Dudayev, Rusya bu askerlerin kendisine ait olduğunu kabul ederse; esir muamelesi yapacağını, kabul etmediği takdirde de, öldüreceğini ilan etti.
7 Aralık 1994 günü Rusya Federasyonu Güvenlik Konseyi toplandı ve “Çeçenya’da genel güvenliğin sağlanması, Cehar Dudayev gibi teröristlerden, silahlardan arındırılması, genel güvenliğin ve Anayasal düzenin sağlanması için askeri harekât yapılması” kararı alındı. Böylece 11 Aralık 1994 günü Rus-Çeçen savaşı başladı.
Tarih sanki yeniden tekerrür ediyordu.

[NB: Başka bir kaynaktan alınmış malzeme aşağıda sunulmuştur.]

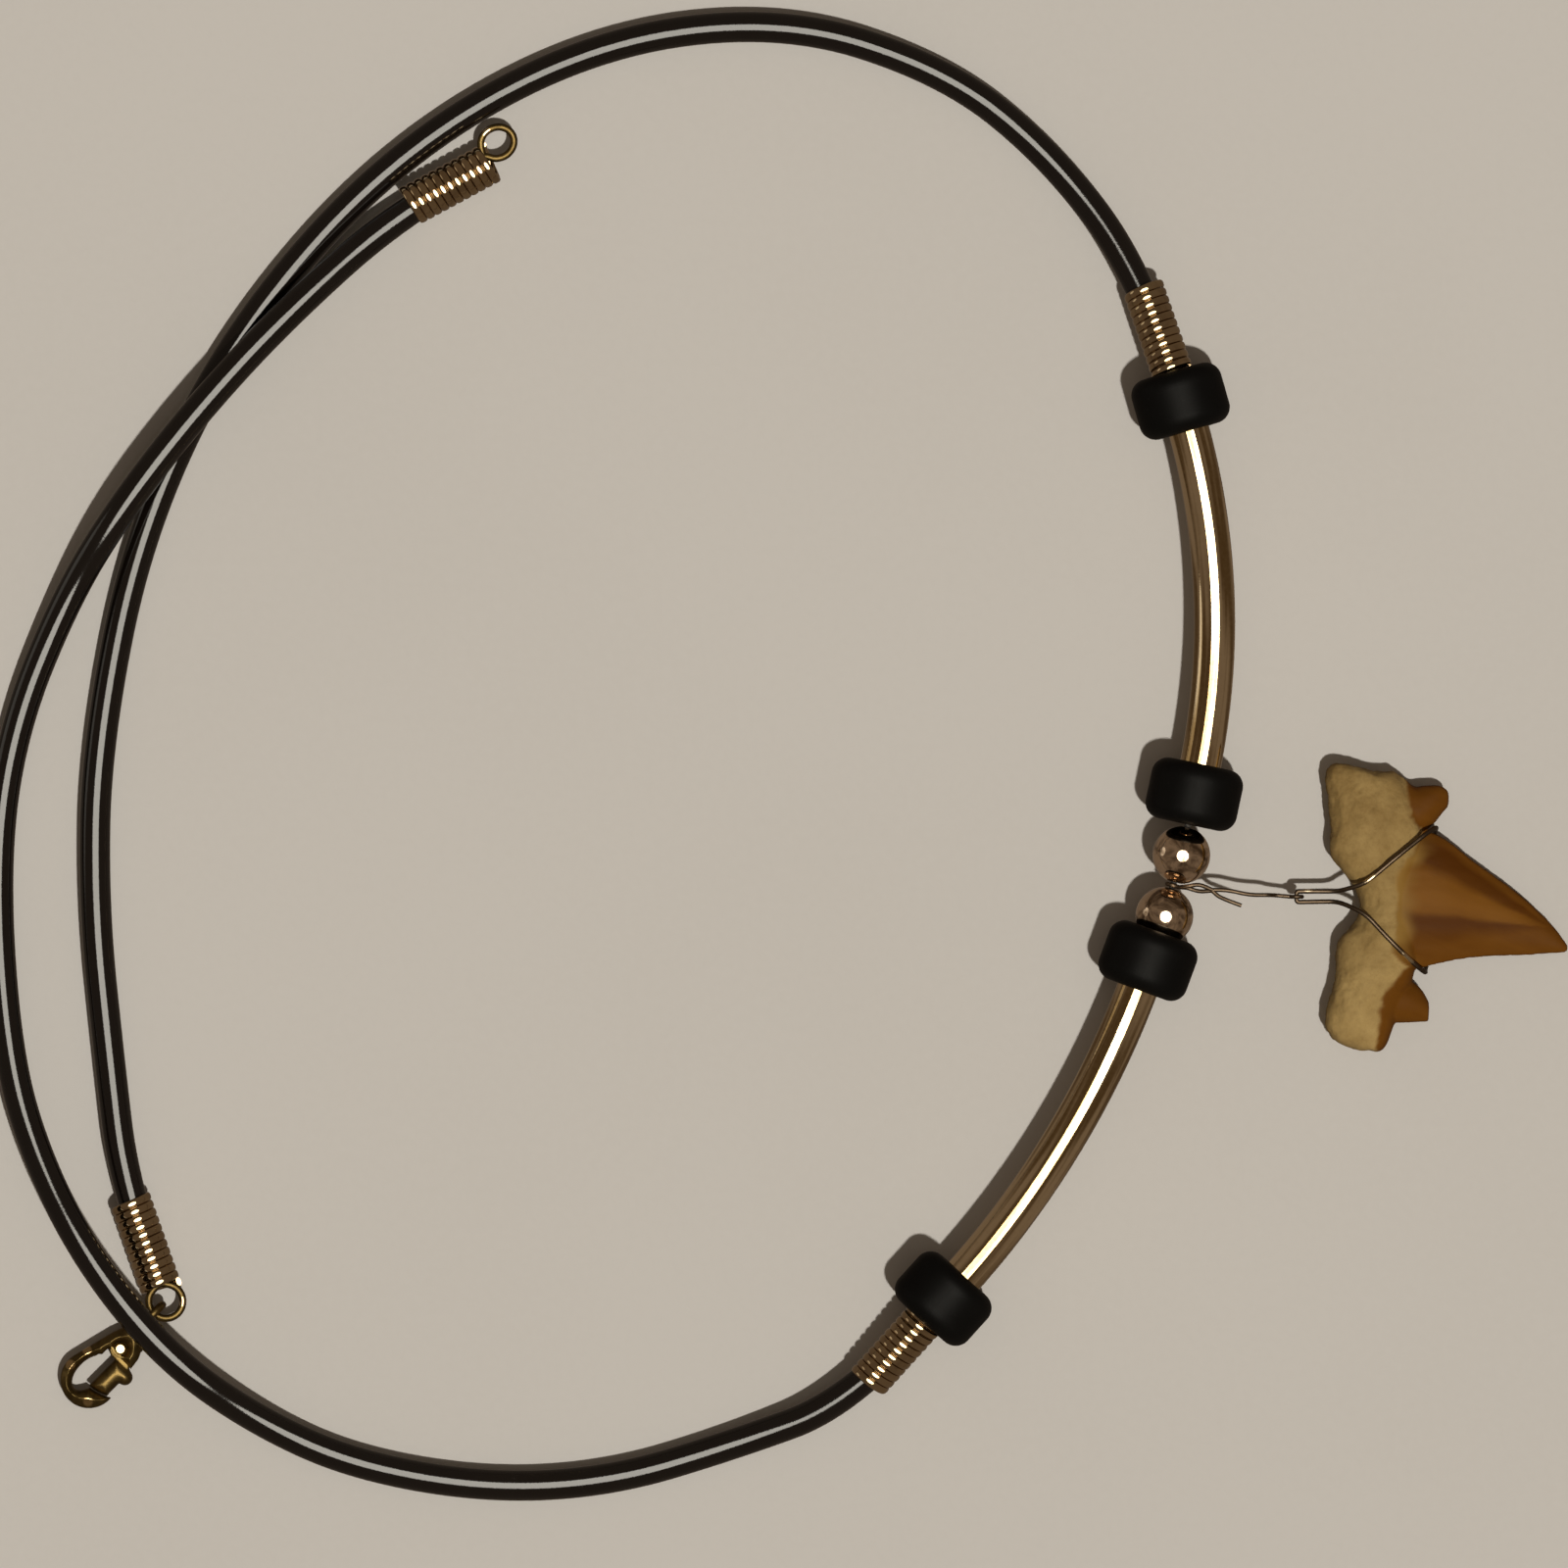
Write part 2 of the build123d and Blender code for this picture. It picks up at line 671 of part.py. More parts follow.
with BuildPart(clasp_plane) as clasp_lever:
    with BuildSketch(clasp_plane):
        with Locations(pivot):
            Circle(boss_radius)
        with BuildLine():
            Polyline(
                (pivot_reach, gate_inner),
                (pivot_reach + gate_arc, gate_inner),
                (pivot_reach + gate_arc, gate_outer),
                (pivot_reach + boss_radius, gate_outer),
                (pivot_reach, pivot_side + boss_radius),
                close=True,
            )
        make_face()
        with Locations(pivot):
            Circle(gate_arc, mode=Mode.INTERSECT)
    extrude(amount=lever_plate / 2, both=True)
    with BuildSketch(clasp_plane) as gate_shape:
        with BuildLine():
            Polyline(
                (cheek_end + gate_clearance, gate_inner),
                (pivot_reach + gate_arc, gate_inner),
                (pivot_reach + gate_arc, gate_outer),
                (cheek_end + gate_clearance, gate_outer),
                close=True,
            )
        make_face()
        with Locations((knob_reach, gate_outer)):
            Circle(knob_radius)
        with Locations(pivot):
            Circle(gate_arc, mode=Mode.INTERSECT)
    extrude(amount=lever_gate / 2, both=True)
    with Locations((*pivot, 0)):
        Cylinder(rivet_diameter / 2 + pin_clearance, clasp_thickness, mode=Mode.SUBTRACT)
write(clasp_lever.part, "clasp_lever")
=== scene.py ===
"""Shark tooth necklace, lying open on a pale table.

Each sub-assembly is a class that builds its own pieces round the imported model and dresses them.
Sizes are written in millimetres and multiplied by MM, because the model is in metres.
"""

import logging
from dataclasses import dataclass
from enum import Enum
from math import atan2, copysign, cos, degrees, pi, radians, sin, tau

import bpy
from mathutils import Matrix, Vector, noise
from mathutils.kdtree import KDTree


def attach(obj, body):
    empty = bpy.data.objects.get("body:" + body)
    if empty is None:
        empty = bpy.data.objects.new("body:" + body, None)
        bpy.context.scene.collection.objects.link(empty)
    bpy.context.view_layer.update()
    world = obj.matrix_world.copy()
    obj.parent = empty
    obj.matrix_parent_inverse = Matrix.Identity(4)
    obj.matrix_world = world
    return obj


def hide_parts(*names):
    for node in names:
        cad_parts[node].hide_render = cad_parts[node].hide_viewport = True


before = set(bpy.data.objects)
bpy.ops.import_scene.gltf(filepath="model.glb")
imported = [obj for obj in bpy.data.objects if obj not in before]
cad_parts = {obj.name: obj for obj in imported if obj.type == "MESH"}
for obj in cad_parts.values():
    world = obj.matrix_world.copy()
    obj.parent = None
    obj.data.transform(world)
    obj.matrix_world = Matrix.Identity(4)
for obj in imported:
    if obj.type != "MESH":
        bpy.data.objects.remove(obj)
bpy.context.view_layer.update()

MM = 0.001
MERGE_DISTANCE = 0.001 * MM
SPLINE_ORDER = 3
SMOOTH_FACTOR = 0.5
NOISE_MIDDLE = 0.5
SEEN_FROM_ABOVE = (1.0, 1.0, 0.0)
CASTABLE = "castable"

# Sockets of the Mix node by number, because several of them have the same name
MIX_SHARE = 0
MIX_FIRST = 6
MIX_SECOND = 7
MIX_RESULT = 2

# Where the two cords leave the front coil ends
UPPER_MOUTH = (31.866, 46.009, 3.275)
LOWER_MOUTH = (5.147, -60.211, 3.275)

log = logging.getLogger("necklace")

Colour = tuple[float, float, float]
Place = tuple[float, float, float]
Spot = tuple[float, float]
Span = tuple[float, float]


class Body(Enum):
    """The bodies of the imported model."""

    NECKLACE = "necklace"
    LEVER = "lever"


class Mark(Enum):
    """Numbers that a mesh carries on its points for its material."""

    DULL = "dull"
    ENAMEL = "enamel"
    # Painted shade on the tooth's steep sides
    EDGE = "edge"
    TONE = "tone"
    GOLD = "gold"


@dataclass(frozen=True)
class Pattern:
    """A noise: features in each millimetre, octaves, share of the finer ones and how far it is folded."""

    scale: float
    detail: float = 2.0
    roughness: float = 0.5
    warp: float = 0.0


class Value:
    """A node's output in an expression, whose operators add Math nodes."""

    def __init__(self, graph: "Graph", socket: bpy.types.NodeSocket | None) -> None:
        """Keep the graph and the output, which a closing node doesn't have."""
        self.graph = graph
        self.socket = socket

    def __add__(self, other: "Value | float") -> "Value":
        """Sum of the two."""
        return self.graph.math("ADD", self, other)

    def __sub__(self, other: "Value | float") -> "Value":
        """This less the other."""
        return self.graph.math("SUBTRACT", self, other)

    def __rsub__(self, other: float) -> "Value":
        """The number less this."""
        return self.graph.math("SUBTRACT", other, self)

    def __mul__(self, other: "Value | float") -> "Value":
        """Product of the two."""
        return self.graph.math("MULTIPLY", self, other)

    __radd__ = __add__
    __rmul__ = __mul__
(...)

Ruslar, ellerindeki savaş gücünü, uluslararası savaş hukuku kurallarını hiçe sayarak; kadın ve çocuk ayırt etmeksizin sivil halkın yaşadığı bölgeleri bombardıman etmeye başlar. Çeçenler özellikle başkent Grozni ve Başkanlık sarayını, ellerindeki kıt imkânlara rağmen, 2,5 ay kahramanca savundular ve Rusların ele geçirmesine müsaade etmediler.
Şehrin ve başkanlık sarayının, bombardımanlarla daha fazla tahrip edilmemesi için Grozni’den 2,5 ay sonra çekilmek zorunda kaldılar ve gerilla mücadelesi başlattılar.

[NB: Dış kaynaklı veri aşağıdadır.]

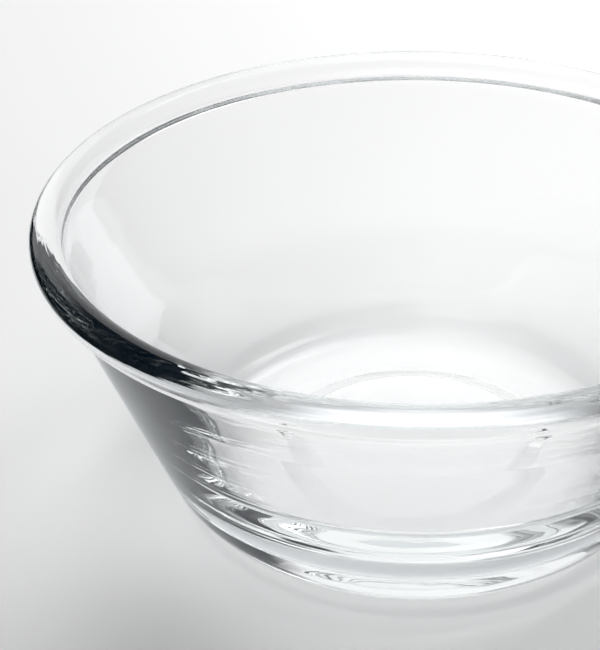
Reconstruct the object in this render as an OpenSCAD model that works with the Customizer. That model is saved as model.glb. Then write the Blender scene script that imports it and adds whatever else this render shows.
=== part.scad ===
/* [Rim] */
// Outside diameter over the rolled rim
rim_d = 120; // [80:1:200]
// Height of the bowl from the table to the top of the rim
bowl_h = 50.8; // [40:0.1:90]
// Height of the rim bead
bead_h = 5.2; // [4:0.1:9]
// How far the bead overhangs the outside of the wall
bead_lip = 2.8; // [2.3:0.1:4]

/* [Wall] */
// Level thickness of the wall where it meets the bead
wall_top_t = 2.1; // [1.8:0.1:4.5]
// Level thickness of the wall at its shoulder
wall_shoulder_t = 2.8; // [1.8:0.1:5]
// Level thickness of the wall at its waist
wall_waist_t = 3.5; // [2.4:0.1:6]
// Level thickness that the line of the lower wall reaches at the height of the table
wall_foot_t = 9.3; // [4:0.1:11]

/* [Base] */
// Diameter of the heel, where the wall would meet the table
heel_d = 77; // [70:1:100]
// Thickness of the floor, from the table to the inside
floor_t = 7.5; // [4:0.1:9]
// Diameter of the hollow under the floor, inside the ring that the bowl stands on
hollow_d = 48; // [30:1:54]
// Depth of the hollow under the floor
hollow_h = 2.1; // [0.3:0.1:2.5]

/* [Rounding] */
// Radius of the cove where the inside of the wall meets the floor
cove_round = 8; // [4:0.5:14]
// Radius of the heel, between the ring and the wall
heel_round = 13; // [2:0.5:16]
// Radius of the bead's upper outer edge
bead_out_round = 2.8; // [0.8:0.1:3]
// Radius of the bead's lower outer edge
bead_low_round = 2; // [0.4:0.1:2]
// Radius of the bead's upper inner edge
bead_in_round = 1.9; // [0.8:0.1:2.5]

/* [Hidden] */

// Steps of each rounded corner of the profile
corner_steps = 12;
// Radius of the neck, the hollow corner under the bead
neck_round = 0.3;
// Radius of the soft bend where the inner edge of the bead runs into the wall
throat_round = 12;
// Radius of the soft bends of the inside at the wall's shoulder and waist
wall_round = 17;
// Heights of the shoulder and of the waist, as shares of the wall's height
shoulder_share = 0.8;
waist_share = 0.48;
// Radii of the hollow's rim and of its root
hollow_rim_round = 0.6;
hollow_root_round = 2;
// Run of the hollow's sloping edge
hollow_slope = 3;

rim_r = rim_d / 2;
heel_r = heel_d / 2;
hollow_r = hollow_d / 2;
bead_z = bowl_h - bead_h;
neck_r = rim_r - bead_lip;
bead_in_r = neck_r - wall_top_t;

// The inner round stays within the bead's width, and the outer one takes at most what both leave it
bead_w = bead_lip + wall_top_t;
round_share = 0.98;
out_share = 0.6;
out_round = min(bead_out_round, bead_w * out_share, (bead_h - bead_low_round) * round_share);
in_round = min(bead_in_round, bead_w * round_share - out_round);

// Point of the inside of the wall at a share of its height, with its level thickness there
function inside(share, thickness) =
    [heel_r * (1 - share) + neck_r * share - thickness, bead_z * share];

shoulder = inside(shoulder_share, wall_shoulder_t);
waist = inside(waist_share, wall_waist_t);

// The lower wall's inside is the line from the waist towards its foot. This is where it meets the floor
foot_r = heel_r - wall_foot_t;
cove_r = foot_r + (waist.x - foot_r) * floor_t / waist.y;

function unit(v) = v / norm(v);

// Corner b of the path a, b, c, rounded to a radius: points on the arc that touches both sides
function corner(a, b, c, radius) =
    let (
        back = unit(a - b),
        ahead = unit(c - b),
        half = acos(back * ahead) / 2,
        middle = b + unit(back + ahead) * radius / sin(half),
        start = b + back * radius / tan(half) - middle,
        turn = (back.x * ahead.y - back.y * ahead.x > 0 ? -1 : 1) * (180 - 2 * half),
        heading = atan2(start.y, start.x)
    )
    [for (i = [0:corner_steps]) let (at = heading + turn * i / corner_steps) middle + radius * [cos(at), sin(at)]];

// Half section of the bowl: each corner with the radius that rounds it, none on the axis
outline = [
    [[0, hollow_h], 0],
    [[hollow_r - hollow_slope, hollow_h], hollow_root_round],
    [[hollow_r, 0], hollow_rim_round],
    [[heel_r, 0], heel_round],
    [[neck_r, bead_z], neck_round],
    [[rim_r, bead_z], bead_low_round],
    [[rim_r, bowl_h], out_round],
    [[bead_in_r, bowl_h], in_round],
    [[bead_in_r, bead_z], throat_round],
    [shoulder, wall_round],
    [waist, wall_round],
    [[cove_r, floor_t], cove_round],
    [[0, floor_t], 0],
];

// The bowl is one pressed piece of clear glass: a thick rim bead, a wall that thickens downwards, a
// coved floor, a round heel, and a shallow hollow underneath that leaves a ring to stand on
module bowl() {
    last = len(outline) - 1;
    color([0.85, 0.93, 0.91, 0.45])
    rotate_extrude($fn = 180)
    polygon([
        for (i = [0:last])
        let (at = outline[i])
        each at[1] == 0
            ? [at[0]]
            : corner(outline[i - 1][0], at[0], outline[i + 1][0], at[1])
    ]);
}

bowl();
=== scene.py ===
import bpy
import numpy as np
from mathutils import Matrix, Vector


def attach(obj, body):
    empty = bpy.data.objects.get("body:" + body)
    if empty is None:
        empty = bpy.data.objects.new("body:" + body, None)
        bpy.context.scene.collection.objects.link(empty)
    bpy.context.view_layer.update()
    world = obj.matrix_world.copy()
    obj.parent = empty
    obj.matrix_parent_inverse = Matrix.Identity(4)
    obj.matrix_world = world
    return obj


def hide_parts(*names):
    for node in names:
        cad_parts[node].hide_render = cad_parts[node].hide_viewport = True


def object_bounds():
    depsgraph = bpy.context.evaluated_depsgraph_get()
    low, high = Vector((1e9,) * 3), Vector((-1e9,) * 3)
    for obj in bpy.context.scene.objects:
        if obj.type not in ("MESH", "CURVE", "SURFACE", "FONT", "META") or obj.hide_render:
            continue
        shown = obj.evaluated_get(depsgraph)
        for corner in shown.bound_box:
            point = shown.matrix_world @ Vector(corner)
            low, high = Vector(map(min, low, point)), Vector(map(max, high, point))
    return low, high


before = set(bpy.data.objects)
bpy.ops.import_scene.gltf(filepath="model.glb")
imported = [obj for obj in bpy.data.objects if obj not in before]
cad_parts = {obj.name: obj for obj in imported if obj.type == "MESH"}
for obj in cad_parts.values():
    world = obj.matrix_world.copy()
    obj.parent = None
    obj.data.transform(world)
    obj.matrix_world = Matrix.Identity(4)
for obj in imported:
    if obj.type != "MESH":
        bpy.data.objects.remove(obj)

cad_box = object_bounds()
MM = 0.001

# Camera: it stands close over the left of the bowl with a long lens, looks down on it by a third
# of a right angle, and is held a little off level. Its lens is given in the photograph's pixels.
PHOTO_WIDTH, PHOTO_HEIGHT = 600, 650
SENSOR = 36.0
LENS_PIXELS = 1911
LOOK_DOWN = np.radians(31.36)
ROLL = np.radians(-1.14)
EYE = np.array([-18.56, -262.1, 188.35]) * MM
NEAREST_SEEN = 10 * MM


def camera_matrix(eye, down, roll):
    """A camera that looks along +Y and down by an angle and is then turned about its own view:
    right and up are level X and raised Z mixed by the roll, and back is the reversed view."""
    level = np.array([1.0, 0.0, 0.0])
    raised = np.array([0.0, np.sin(down), np.cos(down)])
    view = np.array([0.0, np.cos(down), -np.sin(down)])
    place = np.eye(4)
    place[:3, 0] = np.cos(roll) * level + np.sin(roll) * raised
    place[:3, 1] = np.cos(roll) * raised - np.sin(roll) * level
    place[:3, 2] = -view
    place[:3, 3] = eye
    return Matrix(place.tolist())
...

Savaşın en şiddetli anlarının sürdüğü, 1995 Haziran ayında, 10 günden fazla Çeçenistan içerisinde kalmış; bizzat Videno’da Rus bombardımanlarını yaşamış bir gazeteci olarak, şu bilgileri sizlerle paylaşayım:
İlk savaşın yaşandığı 1994-96 yılları arasında; Çeçenlerin en çok silahlı savaşçısı olduğu dönemde bile sayıları 25.000 kişiyi geçmiyordu, daha doğrusu geçemiyordu. Daha fazla savaşacak insanları yok muydu? Vardı elbette, fakat onları silahlandıracak ve lojistik desteğini sağlayacak imkân ve paraları yoktu.
Ruslar ise en az asker bulundurdukları dönemde, 100.000 civarında birliğe sahiptiler. Bu rakam, bazı dönemlerde 450.000’e çıktığı olmuştur. Uçak bombardımanları ve tank tahribatlarından dolayı; Çeçen savaşçılar şehirlerde bulunmuyorlardı. Şehirlerdeki Rus karargâhlarına ve birliklerine sabotajlar düzenleyip, dağlık bölgelere çekiliyorlardı.
Ruslar, Dudayev’i etkisiz kılmak için her yola başvuruyordu. Sonradan anlaşılacağı üzere, Amerikalıların verdiği koordinatlarla, 21 Nisan 1996 günü, füzelerle Dudayev’i şehid ettiler.
Ruslar, Dudayev’i öldürürsek bu savaşı bitiririz sanıyordu. Fakat öyle olmadı. Mücadele tüm hızıyla devam etti. Şamil Basayev ve Çeçen savaşçılar; Ruslara öldürücü darbeyi 6 Ağustos 1996 günü başlattıkları saldırılarda vurdular. Grozni içindeki ve çevresindeki Rus birliklerine öyle zayiatlar verdirdiler ki, Ruslar 11 Ağustos günü ateşkes teklif etmek zorunda kaldılar. Ve 31 Ağustos 1996 tarihinde Dağıstan’ın Çeçenistan’a sınır şehri Hasavyurt’ta; Aslan Mashadov ve Rusya Güvenlik Konseyi Başkanı Alexandr Lebed arasında, barış antlaşması imzalandı. Bu anlaşma uyarınca, 23 Kasım 1996 günü son Rus birlikleri Çeçenistan’dan çekildiler. Ancak Rus hileleri devam etti. Bu yüzden Çeçenistan henüz özgürlüğüne kavuşabilmiş değil.